A local tradition will have it that the granite used in the construction of Saint Ives Church was brought by water from Zennor, and that the boats often had to wait for weeks for weather sufficiently calm. Everything we know bears out this legend; roads at that date West Cornwall could not be said to possess, unless mere bridle-tracks were entitled to the designation. As a natural consequence, wheeled vehicles were unknown, pack-mules being then, and for long after, the only medium for the conveyance of goods by land. The wild highland parish of Zennor was famous for the excelent quality of its granite, which then, as now, was probably the only commodity largely exported from that remote region.
The site of the church being very near the shore, the labour required for bringing the materials would, by their conveyance in boats, be reduced to a minimum. It must not be supposed, however, that the sea then came right up to the churchyard, as it does now. In the seventeenth century ‘there was a field between the churchyard wall and Porth Cocking rock, and sheep grazed on it,’ as an old man informed Mr. Hicks.
Some of the workmen engaged in building the church lived, during the time of their being so employed, in a house which is still standing opposite the south porch. It was afterwards used as the presbytery or parsonage. It is a rambling old building, and the front-door a few years ago still had its pointed archway. A prominent corner of the church-porch, immediately opposite this house, has been flattened off, as though to leave room in the road between—a circumstance which rather supports the tradition that the house was standing before the church was built. This building reminds one of the ‘church houses’ of South Wales, where they are the inseparable adjuncts of the parish churches.

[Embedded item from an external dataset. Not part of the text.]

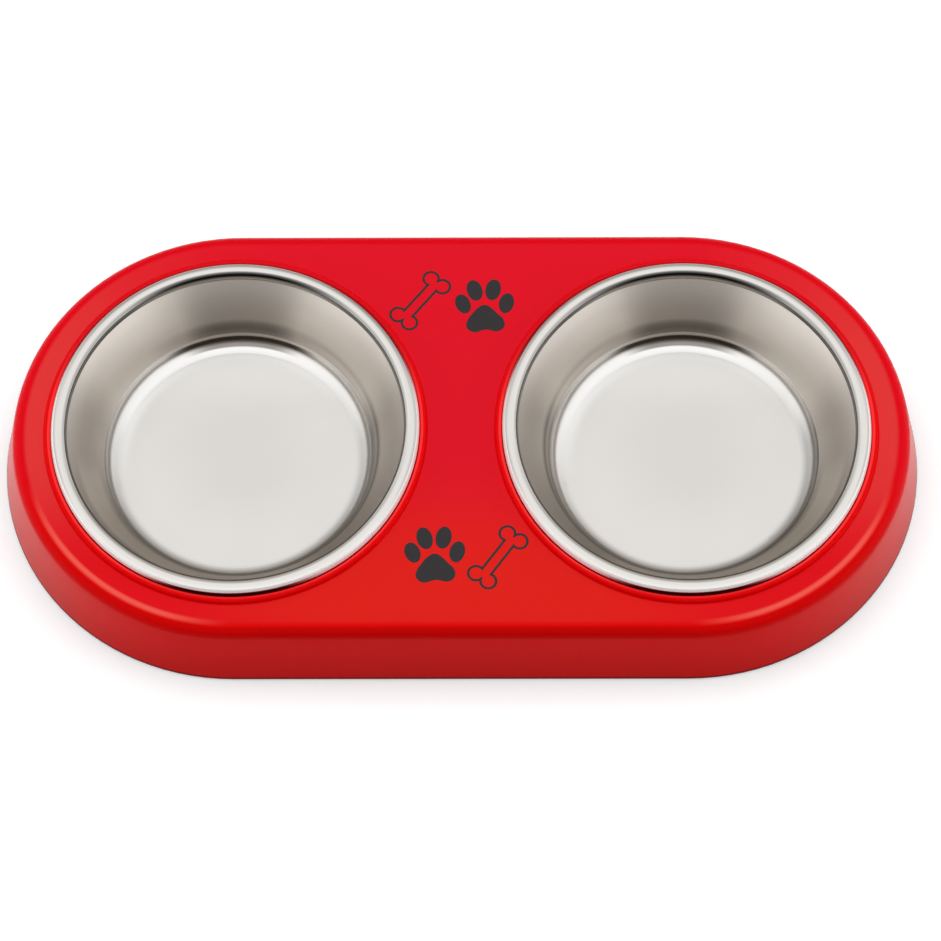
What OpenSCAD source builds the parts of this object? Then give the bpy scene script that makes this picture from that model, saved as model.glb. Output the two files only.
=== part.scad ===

It may be convenient to state here that we have only been able to recover the names of two of the priests in charge of Saint Ives before the Reformation, viz., John Hycks, and one whose surname was Pentreth. They were chaplains (or curates) here in 1520.
The church was completed in the year 1426, having been sixteen years and a half in building. It was not, however, consecrated until a few years later.